Kusal Goonewardena, leading physiotherapist and founder of Elite Akademy, thinks there’s more to it than that.
He says the importance of mindset when it comes to exercise can’t be overstated.
Mind over matter
It influences many variables, such as how hard you exercise, how easily you give up, and whether you’re willing to keep persevering when the going gets tough.
If you start your workout with a negative mindset, thinking things like, “There’s no point to this” or “I’m not going to feel better after,” you’re more likely to put in a half-hearted effort and turn such thoughts into reality.
But if you exercise with a positive attitude, Goonewardena is convinced you will gain better results, both physically and mentally.
A positive mindset will also create a positive reinforcement loop — whereby you work harder, feel “rewarded” after, and are therefore more likely to exercise again.
Psychologist and researcher Hendrik Mothes, from the University of Freiburg’s Department of Sport Science, agrees that our feelings toward exercise influence our outcomes.
“…Our belief in how much we will benefit from physical activity has a considerable effect on our well-being in the manner of a self-fulfilling prophecy,” he says.
Just don’t confuse a ‘positive mindset’ with blind optimism, warns Goonewardena.

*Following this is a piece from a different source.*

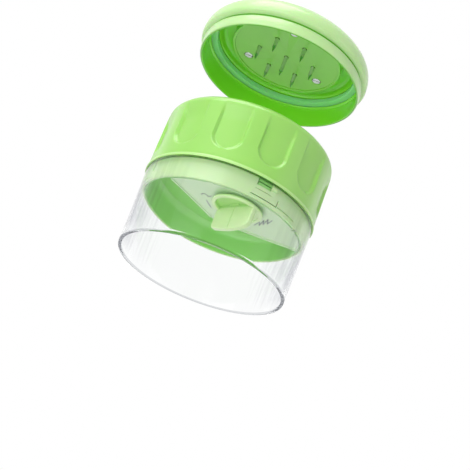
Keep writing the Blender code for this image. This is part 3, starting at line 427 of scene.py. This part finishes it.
def swept(name, outline, start, end, steps):
    """Sweeps a closed outline round the axis from one angle to another."""
    bm = bmesh.new()
    face = bm.faces.new([bm.verts.new((radius * MM, 0.0, height * MM)) for radius, height in outline])
    bmesh.ops.rotate(bm, cent=(0, 0, 0), verts=bm.verts,
                     matrix=Matrix.Rotation(math.radians(start), 3, "Z"))
    bmesh.ops.spin(bm, geom=[face, *face.edges, *face.verts], cent=(0, 0, 0), axis=(0, 0, 1),
                   dvec=(0, 0, 0), angle=math.radians(end - start), steps=steps)
    bmesh.ops.recalc_face_normals(bm, faces=bm.faces)
    return shaped(name, bm)


def join(piece, tools, operation="DIFFERENCE"):
    """Cuts tools out of a piece, or joins them to it, and clears them away."""
    for tool in tools:
        step = piece.modifiers.new(operation.title(), "BOOLEAN")
        step.operation = operation
        step.solver = "EXACT"
        step.object = tool
    bpy.context.view_layer.update()
    ready = piece.evaluated_get(bpy.context.evaluated_depsgraph_get())
    mesh = bpy.data.meshes.new_from_object(ready)
    piece.modifiers.clear()
    piece.data = mesh
    for tool in tools:
        bpy.data.objects.remove(tool)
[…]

Assuming a workout will be easy, or that you won’t encounter roadblocks such as injury or illness is not only unrealistic, it’s also unhelpful.
Instead, Goonewardena says you need to be positive while developing a “bigger mindset”; one that is both resilient and focused on the overall journey.

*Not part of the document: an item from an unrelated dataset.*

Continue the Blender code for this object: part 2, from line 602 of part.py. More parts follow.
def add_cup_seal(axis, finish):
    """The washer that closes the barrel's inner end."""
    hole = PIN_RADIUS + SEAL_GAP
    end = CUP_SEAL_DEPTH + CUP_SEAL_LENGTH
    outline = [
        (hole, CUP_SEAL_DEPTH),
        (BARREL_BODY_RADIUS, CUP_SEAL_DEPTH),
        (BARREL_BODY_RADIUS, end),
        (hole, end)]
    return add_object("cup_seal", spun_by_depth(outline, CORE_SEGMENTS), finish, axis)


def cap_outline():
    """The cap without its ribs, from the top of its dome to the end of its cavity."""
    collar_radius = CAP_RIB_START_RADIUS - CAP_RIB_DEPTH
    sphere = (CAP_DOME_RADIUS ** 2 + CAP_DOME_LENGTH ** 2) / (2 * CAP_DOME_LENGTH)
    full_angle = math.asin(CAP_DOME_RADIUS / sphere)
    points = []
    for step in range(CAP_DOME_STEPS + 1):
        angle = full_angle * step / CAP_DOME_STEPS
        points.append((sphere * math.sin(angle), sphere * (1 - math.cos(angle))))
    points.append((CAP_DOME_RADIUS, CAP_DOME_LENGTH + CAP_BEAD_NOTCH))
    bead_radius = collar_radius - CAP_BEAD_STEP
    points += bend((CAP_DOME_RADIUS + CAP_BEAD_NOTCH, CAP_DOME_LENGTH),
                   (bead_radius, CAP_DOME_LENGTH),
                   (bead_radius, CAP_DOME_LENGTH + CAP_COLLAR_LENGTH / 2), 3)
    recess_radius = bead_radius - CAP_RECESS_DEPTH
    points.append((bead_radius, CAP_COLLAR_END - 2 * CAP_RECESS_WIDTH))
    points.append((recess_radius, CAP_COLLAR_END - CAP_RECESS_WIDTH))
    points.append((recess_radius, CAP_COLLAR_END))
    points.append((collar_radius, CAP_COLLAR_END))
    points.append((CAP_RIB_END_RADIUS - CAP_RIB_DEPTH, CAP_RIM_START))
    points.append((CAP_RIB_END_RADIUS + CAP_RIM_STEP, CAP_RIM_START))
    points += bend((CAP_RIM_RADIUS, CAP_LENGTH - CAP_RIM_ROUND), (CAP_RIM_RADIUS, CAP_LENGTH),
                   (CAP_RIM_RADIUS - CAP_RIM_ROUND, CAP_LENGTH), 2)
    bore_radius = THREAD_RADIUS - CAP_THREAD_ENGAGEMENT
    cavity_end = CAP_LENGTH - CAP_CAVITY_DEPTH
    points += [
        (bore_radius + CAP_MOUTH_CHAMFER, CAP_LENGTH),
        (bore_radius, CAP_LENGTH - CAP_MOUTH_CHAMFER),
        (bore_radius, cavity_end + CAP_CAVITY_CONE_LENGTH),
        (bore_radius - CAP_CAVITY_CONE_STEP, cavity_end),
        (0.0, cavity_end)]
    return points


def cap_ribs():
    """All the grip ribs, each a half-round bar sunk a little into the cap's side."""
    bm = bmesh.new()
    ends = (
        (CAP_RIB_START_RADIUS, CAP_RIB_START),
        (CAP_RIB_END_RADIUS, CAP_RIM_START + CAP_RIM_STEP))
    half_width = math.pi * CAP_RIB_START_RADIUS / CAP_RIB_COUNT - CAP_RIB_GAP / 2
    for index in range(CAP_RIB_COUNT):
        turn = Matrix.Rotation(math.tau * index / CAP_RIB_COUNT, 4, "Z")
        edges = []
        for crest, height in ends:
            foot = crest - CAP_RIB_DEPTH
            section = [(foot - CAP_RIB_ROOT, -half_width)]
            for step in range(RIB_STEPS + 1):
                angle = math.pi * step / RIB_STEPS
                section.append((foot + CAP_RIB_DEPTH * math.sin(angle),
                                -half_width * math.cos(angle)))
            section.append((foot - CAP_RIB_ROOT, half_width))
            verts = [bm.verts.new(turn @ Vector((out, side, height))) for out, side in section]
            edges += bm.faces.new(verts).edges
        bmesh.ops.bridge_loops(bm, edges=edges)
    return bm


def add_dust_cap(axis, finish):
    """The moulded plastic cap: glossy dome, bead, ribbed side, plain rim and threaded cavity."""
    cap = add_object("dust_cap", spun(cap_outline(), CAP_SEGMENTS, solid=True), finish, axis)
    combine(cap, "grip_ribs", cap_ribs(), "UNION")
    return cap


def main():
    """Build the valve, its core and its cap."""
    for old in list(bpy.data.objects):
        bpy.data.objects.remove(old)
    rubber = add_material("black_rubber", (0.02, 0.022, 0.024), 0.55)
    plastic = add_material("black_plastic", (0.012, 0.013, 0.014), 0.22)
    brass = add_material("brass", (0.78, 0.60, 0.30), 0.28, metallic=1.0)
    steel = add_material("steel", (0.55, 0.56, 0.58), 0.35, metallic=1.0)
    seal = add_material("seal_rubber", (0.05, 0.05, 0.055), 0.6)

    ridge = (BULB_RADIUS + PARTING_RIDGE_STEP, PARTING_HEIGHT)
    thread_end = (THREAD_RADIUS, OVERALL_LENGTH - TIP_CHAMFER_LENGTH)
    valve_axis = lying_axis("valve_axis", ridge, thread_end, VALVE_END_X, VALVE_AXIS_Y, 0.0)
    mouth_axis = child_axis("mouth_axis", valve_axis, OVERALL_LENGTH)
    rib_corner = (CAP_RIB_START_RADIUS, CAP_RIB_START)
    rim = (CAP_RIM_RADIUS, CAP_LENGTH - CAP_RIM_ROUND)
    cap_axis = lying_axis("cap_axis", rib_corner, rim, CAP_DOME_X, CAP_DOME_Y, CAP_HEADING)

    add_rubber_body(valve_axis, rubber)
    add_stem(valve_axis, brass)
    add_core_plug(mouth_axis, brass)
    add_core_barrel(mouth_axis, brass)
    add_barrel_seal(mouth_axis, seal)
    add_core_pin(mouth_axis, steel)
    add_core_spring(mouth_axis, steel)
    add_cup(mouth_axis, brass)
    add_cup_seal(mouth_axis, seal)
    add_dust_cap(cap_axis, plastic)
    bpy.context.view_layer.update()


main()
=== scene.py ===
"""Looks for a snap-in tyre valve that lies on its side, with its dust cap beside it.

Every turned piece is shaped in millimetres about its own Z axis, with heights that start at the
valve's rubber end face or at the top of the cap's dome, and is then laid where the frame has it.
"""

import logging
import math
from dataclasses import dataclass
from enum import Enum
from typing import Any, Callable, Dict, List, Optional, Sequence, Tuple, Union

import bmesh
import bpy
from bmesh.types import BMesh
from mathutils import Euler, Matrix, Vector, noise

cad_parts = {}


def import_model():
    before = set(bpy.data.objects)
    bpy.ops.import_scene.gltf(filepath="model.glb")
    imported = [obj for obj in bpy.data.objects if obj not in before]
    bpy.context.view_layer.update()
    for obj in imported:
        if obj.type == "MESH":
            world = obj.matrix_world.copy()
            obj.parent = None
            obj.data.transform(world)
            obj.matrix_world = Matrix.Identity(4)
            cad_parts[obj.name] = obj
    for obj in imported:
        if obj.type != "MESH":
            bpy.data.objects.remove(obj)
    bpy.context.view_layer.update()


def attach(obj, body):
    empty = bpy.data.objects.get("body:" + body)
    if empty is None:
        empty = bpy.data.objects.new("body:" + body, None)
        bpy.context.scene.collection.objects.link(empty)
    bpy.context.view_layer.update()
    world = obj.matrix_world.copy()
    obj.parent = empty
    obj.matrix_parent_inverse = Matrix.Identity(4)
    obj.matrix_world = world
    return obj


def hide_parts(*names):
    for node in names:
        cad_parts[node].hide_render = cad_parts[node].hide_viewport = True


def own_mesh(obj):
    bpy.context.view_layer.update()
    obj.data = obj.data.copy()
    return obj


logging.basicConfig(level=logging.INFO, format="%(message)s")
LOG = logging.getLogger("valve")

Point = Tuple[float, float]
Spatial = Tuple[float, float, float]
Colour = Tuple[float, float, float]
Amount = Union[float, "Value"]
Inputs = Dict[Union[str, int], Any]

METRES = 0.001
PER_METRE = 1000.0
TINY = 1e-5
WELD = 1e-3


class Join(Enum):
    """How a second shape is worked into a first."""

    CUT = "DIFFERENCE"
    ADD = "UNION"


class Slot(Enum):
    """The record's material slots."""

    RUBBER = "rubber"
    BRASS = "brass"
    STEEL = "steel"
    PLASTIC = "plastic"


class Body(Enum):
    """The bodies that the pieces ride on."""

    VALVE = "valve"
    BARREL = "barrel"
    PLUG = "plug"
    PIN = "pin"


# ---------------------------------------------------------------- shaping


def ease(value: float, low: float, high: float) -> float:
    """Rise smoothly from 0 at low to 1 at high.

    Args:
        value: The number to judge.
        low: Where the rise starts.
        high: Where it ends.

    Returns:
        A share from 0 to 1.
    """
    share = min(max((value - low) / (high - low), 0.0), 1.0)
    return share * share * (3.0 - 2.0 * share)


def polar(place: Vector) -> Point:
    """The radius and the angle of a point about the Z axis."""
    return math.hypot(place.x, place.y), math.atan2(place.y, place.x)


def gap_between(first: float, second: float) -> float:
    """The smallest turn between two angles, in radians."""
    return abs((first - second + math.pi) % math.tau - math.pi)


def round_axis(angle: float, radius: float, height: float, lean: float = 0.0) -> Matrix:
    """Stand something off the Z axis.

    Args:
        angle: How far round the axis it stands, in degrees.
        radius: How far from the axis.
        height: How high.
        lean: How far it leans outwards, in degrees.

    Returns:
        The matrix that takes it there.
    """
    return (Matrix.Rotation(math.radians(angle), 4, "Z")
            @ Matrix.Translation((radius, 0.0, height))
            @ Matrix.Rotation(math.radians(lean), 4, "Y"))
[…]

But if you don’t believe working out will bring you great rewards, don’t lose hope.
The study also found that manipulating participants’ expectations (which the researchers did by showing some of them a short film on the health benefits of cycling) improved part of their outcomes.
To develop a more positive — and resilient — mindset towards exercising, Goonewardena recommends the following:
Allow yourself to ‘start small’
The biggest barrier to exercise is getting started, says Goonewardena. So, instead of only working out when you have ‘enough’ time, remind yourself it’s okay to do a short workout. “Even small changes can make a big difference if you stay with them.”

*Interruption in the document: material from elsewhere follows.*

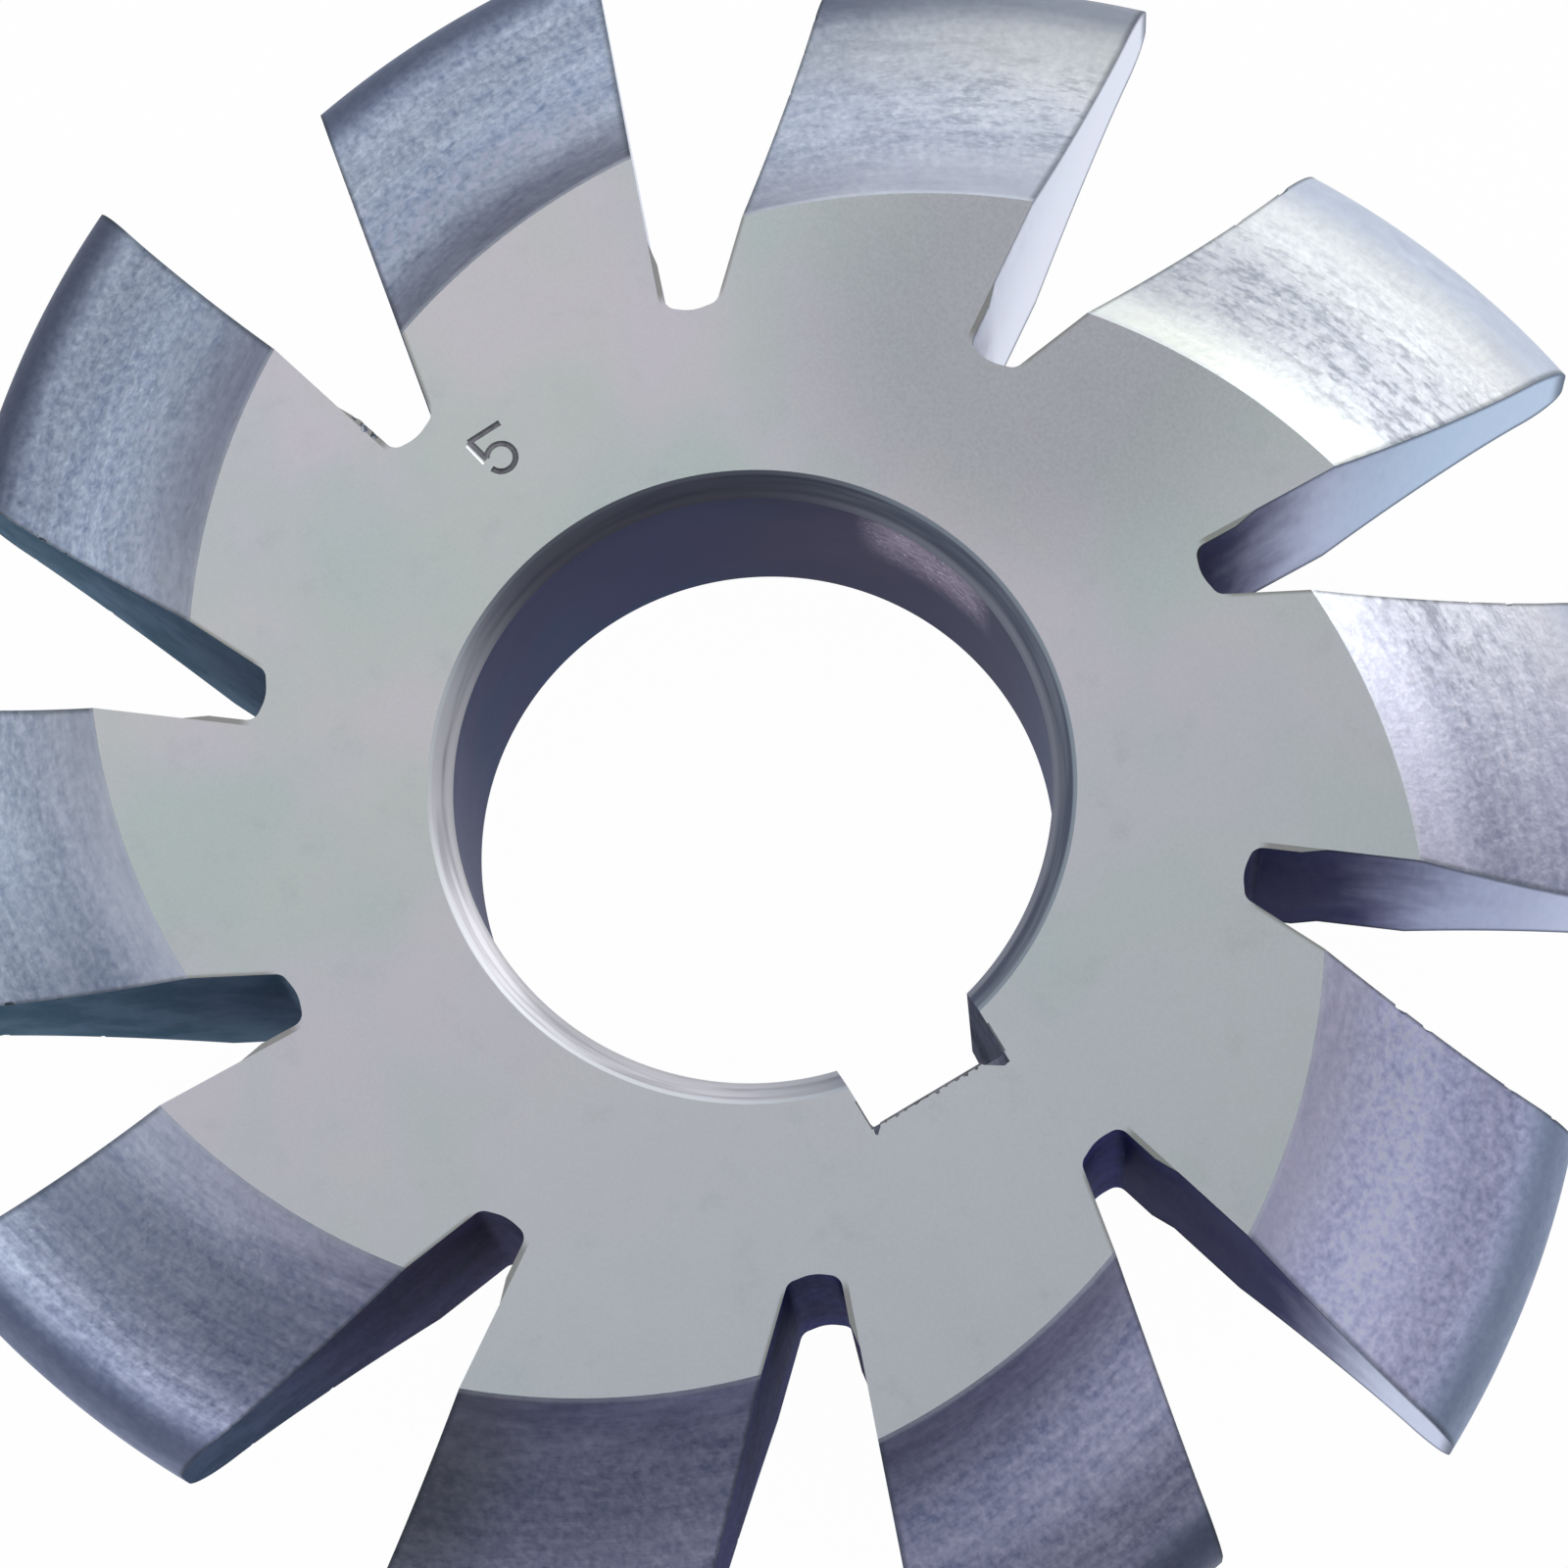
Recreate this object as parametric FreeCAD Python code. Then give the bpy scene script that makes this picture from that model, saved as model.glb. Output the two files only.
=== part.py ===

Be flexible in your approach
Expect roadblocks and setbacks. Instead of seeing them as disasters, view them as “part of the journey”.
If the task seems overwhelming – for example, training for a marathon– break it down into smaller, achievable goals. “This can give you a big psychological boost.”
Even choosing a simple statement, such as: ‘Each day I am a better athlete’ can help. “Such affirmations have been proven to be very powerful when done over a period of time.”
Find a similarly minded workout buddy
Pick a workout buddy who’s on the same page as you. “Having a workout buddy… who shares a positive mindset can push you to new heights.”